Most traffic is heading for Slane or Ardee and treats Collon as a stretch of straight road between them. Pull off at the village, walk Main Street, look at the demesne wall, and you have spent ten minutes on a place that has been arranging itself for nearly three hundred years.

×
Confusing Old Mellifont with New Mellifont

Old Mellifont is the OPW ruin four kilometres south. New Mellifont is the working Cistercian abbey at the edge of the village. They are different places, eight hundred years and four kilometres apart. Tour-buses sometimes get this wrong. Now you don't have to.

×
Treating Collon House as a hotel

It is a four-bedroom Georgian guesthouse run as a private house. Dinner is by arrangement, not by walking in.
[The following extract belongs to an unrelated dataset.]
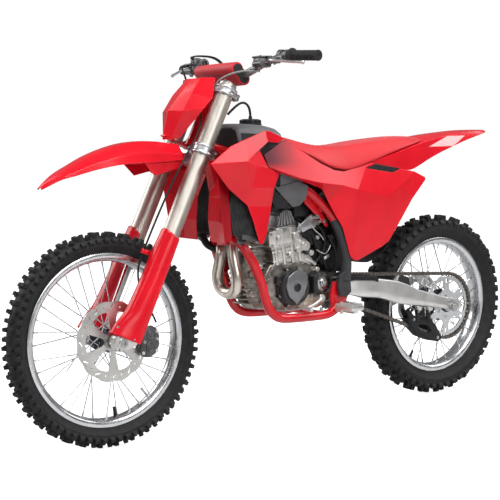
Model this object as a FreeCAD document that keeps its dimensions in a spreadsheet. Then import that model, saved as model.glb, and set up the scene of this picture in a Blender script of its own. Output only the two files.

Book ahead, behave like a houseguest, and you get the version of Speaker Foster's house no plaque can deliver.

+

Getting there.

By car

Dublin to Collon is 50 minutes on the M1 to junction 9 (Slane/Donore), then north on the N2 for ten minutes. Or off the M1 at junction 14 (Dunleer/Ardee) and west on the N33/N2. Belfast is 1h 10m via the A1/M1.

By bus

Bus Éireann route 100 (Dublin–Derry) stops in Collon on the N2 several times daily, about 1h 10m from Dublin Busáras. Local Link runs to Drogheda and Ardee on weekdays.

By train

No train. Nearest station is Drogheda on the Belfast–Dublin Enterprise line, twenty minutes south on the M1.

By air

Dublin Airport (DUB) is 50 minutes by car. Belfast International (BFS) is 1h 15m. Most visitors fly into Dublin.